▶ Data section
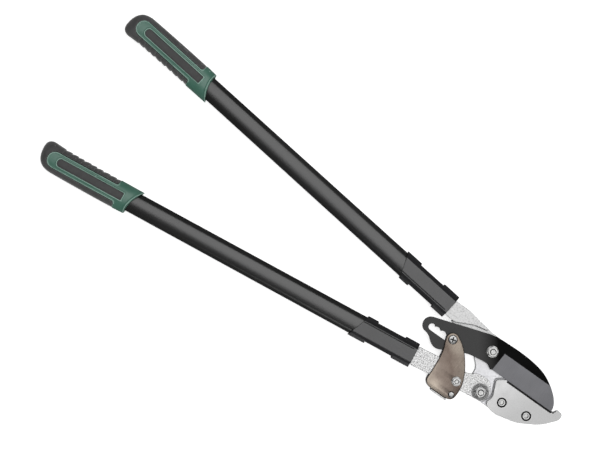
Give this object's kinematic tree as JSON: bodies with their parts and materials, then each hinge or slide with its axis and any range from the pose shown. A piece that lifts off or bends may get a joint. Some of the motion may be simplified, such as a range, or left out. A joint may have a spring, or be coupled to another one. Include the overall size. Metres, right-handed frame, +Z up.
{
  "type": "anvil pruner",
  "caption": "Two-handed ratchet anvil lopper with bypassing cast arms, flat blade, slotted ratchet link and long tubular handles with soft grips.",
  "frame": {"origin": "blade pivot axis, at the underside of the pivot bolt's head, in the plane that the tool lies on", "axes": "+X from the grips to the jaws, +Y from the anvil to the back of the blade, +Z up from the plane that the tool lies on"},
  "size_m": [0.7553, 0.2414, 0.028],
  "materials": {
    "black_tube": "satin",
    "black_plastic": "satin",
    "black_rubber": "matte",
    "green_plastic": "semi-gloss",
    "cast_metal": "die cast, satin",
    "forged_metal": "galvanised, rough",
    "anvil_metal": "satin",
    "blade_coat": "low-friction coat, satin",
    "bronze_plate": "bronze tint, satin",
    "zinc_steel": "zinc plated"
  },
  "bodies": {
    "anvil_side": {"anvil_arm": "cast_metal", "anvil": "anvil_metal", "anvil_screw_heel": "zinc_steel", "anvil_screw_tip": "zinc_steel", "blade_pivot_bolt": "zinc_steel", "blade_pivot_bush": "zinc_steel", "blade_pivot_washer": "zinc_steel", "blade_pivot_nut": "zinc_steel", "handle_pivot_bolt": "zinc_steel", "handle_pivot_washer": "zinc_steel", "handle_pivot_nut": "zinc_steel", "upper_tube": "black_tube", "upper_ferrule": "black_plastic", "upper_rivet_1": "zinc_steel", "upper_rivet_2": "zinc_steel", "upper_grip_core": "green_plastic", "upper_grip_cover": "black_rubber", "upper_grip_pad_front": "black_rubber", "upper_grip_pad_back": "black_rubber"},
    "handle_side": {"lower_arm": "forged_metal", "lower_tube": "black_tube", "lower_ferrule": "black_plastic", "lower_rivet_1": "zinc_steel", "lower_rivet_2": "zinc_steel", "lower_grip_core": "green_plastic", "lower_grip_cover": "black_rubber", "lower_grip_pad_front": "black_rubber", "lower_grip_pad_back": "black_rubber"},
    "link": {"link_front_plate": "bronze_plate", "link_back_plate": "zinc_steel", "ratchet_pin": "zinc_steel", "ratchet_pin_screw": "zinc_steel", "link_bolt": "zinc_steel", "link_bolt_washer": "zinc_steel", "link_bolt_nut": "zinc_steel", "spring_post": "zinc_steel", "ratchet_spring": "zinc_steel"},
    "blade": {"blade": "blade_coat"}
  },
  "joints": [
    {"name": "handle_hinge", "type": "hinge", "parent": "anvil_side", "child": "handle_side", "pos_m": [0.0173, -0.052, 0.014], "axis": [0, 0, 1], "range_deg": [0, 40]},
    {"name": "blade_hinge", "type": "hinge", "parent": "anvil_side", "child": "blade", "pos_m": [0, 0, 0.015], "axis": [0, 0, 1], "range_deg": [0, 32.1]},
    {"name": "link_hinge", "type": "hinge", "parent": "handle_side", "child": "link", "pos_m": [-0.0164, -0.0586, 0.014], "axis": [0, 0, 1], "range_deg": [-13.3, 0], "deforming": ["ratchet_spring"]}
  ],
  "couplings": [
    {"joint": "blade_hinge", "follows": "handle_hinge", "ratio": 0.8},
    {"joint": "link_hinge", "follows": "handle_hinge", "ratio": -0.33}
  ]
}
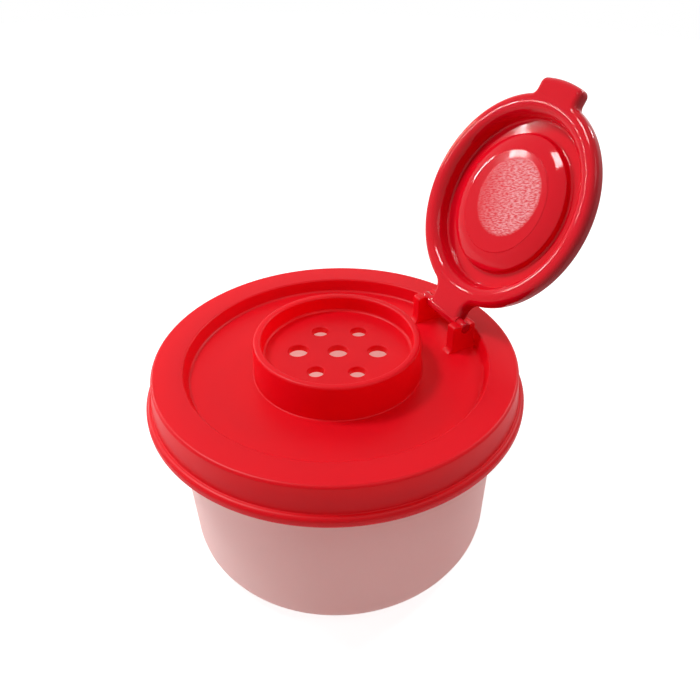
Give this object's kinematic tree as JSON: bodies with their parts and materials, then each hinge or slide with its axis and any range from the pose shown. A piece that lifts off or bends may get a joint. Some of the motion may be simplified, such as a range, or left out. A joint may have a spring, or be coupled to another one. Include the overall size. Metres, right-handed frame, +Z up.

▶ Given task
Reproduce the listing in full. Keep it exactly as written.

▶ Result of this task
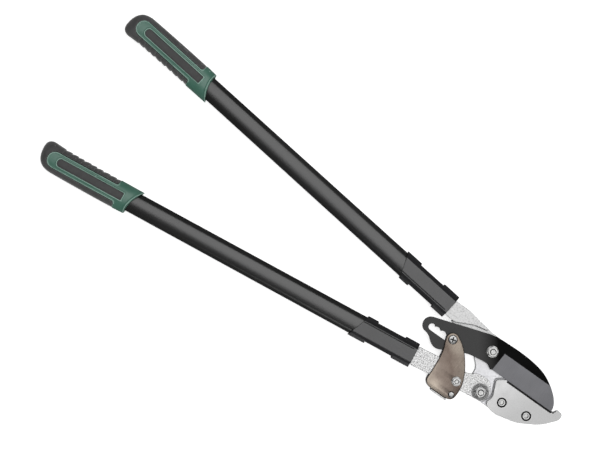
Give this object's kinematic tree as JSON: bodies with their parts and materials, then each hinge or slide with its axis and any range from the pose shown. A piece that lifts off or bends may get a joint. Some of the motion may be simplified, such as a range, or left out. A joint may have a spring, or be coupled to another one. Include the overall size. Metres, right-handed frame, +Z up.
{
  "type": "anvil pruner",
  "caption": "Two-handed ratchet anvil lopper with bypassing cast arms, flat blade, slotted ratchet link and long tubular handles with soft grips.",
  "frame": {"origin": "blade pivot axis, at the underside of the pivot bolt's head, in the plane that the tool lies on", "axes": "+X from the grips to the jaws, +Y from the anvil to the back of the blade, +Z up from the plane that the tool lies on"},
  "size_m": [0.7553, 0.2414, 0.028],
  "materials": {
    "black_tube": "satin",
    "black_plastic": "satin",
    "black_rubber": "matte",
    "green_plastic": "semi-gloss",
    "cast_metal": "die cast, satin",
    "forged_metal": "galvanised, rough",
    "anvil_metal": "satin",
    "blade_coat": "low-friction coat, satin",
    "bronze_plate": "bronze tint, satin",
    "zinc_steel": "zinc plated"
  },
  "bodies": {
    "anvil_side": {"anvil_arm": "cast_metal", "anvil": "anvil_metal", "anvil_screw_heel": "zinc_steel", "anvil_screw_tip": "zinc_steel", "blade_pivot_bolt": "zinc_steel", "blade_pivot_bush": "zinc_steel", "blade_pivot_washer": "zinc_steel", "blade_pivot_nut": "zinc_steel", "handle_pivot_bolt": "zinc_steel", "handle_pivot_washer": "zinc_steel", "handle_pivot_nut": "zinc_steel", "upper_tube": "black_tube", "upper_ferrule": "black_plastic", "upper_rivet_1": "zinc_steel", "upper_rivet_2": "zinc_steel", "upper_grip_core": "green_plastic", "upper_grip_cover": "black_rubber", "upper_grip_pad_front": "black_rubber", "upper_grip_pad_back": "black_rubber"},
    "handle_side": {"lower_arm": "forged_metal", "lower_tube": "black_tube", "lower_ferrule": "black_plastic", "lower_rivet_1": "zinc_steel", "lower_rivet_2": "zinc_steel", "lower_grip_core": "green_plastic", "lower_grip_cover": "black_rubber", "lower_grip_pad_front": "black_rubber", "lower_grip_pad_back": "black_rubber"},
    "link": {"link_front_plate": "bronze_plate", "link_back_plate": "zinc_steel", "ratchet_pin": "zinc_steel", "ratchet_pin_screw": "zinc_steel", "link_bolt": "zinc_steel", "link_bolt_washer": "zinc_steel", "link_bolt_nut": "zinc_steel", "spring_post": "zinc_steel", "ratchet_spring": "zinc_steel"},
    "blade": {"blade": "blade_coat"}
  },
  "joints": [
    {"name": "handle_hinge", "type": "hinge", "parent": "anvil_side", "child": "handle_side", "pos_m": [0.0173, -0.052, 0.014], "axis": [0, 0, 1], "range_deg": [0, 40]},
    {"name": "blade_hinge", "type": "hinge", "parent": "anvil_side", "child": "blade", "pos_m": [0, 0, 0.015], "axis": [0, 0, 1], "range_deg": [0, 32.1]},
    {"name": "link_hinge", "type": "hinge", "parent": "handle_side", "child": "link", "pos_m": [-0.0164, -0.0586, 0.014], "axis": [0, 0, 1], "range_deg": [-13.3, 0], "deforming": ["ratchet_spring"]}
  ],
  "couplings": [
    {"joint": "blade_hinge", "follows": "handle_hinge", "ratio": 0.8},
    {"joint": "link_hinge", "follows": "handle_hinge", "ratio": -0.33}
  ]
}
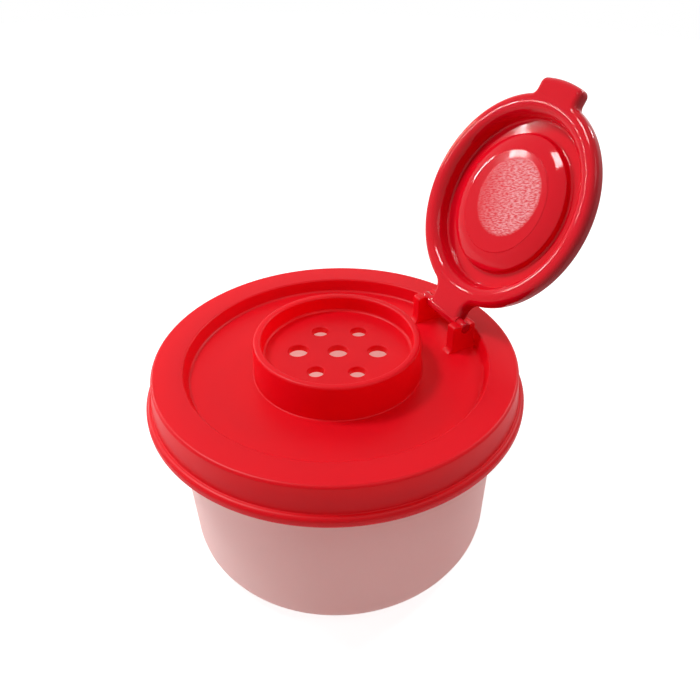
Give this object's kinematic tree as JSON: bodies with their parts and materials, then each hinge or slide with its axis and any range from the pose shown. A piece that lifts off or bends may get a joint. Some of the motion may be simplified, such as a range, or left out. A joint may have a spring, or be coupled to another one. Include the overall size. Metres, right-handed frame, +Z up.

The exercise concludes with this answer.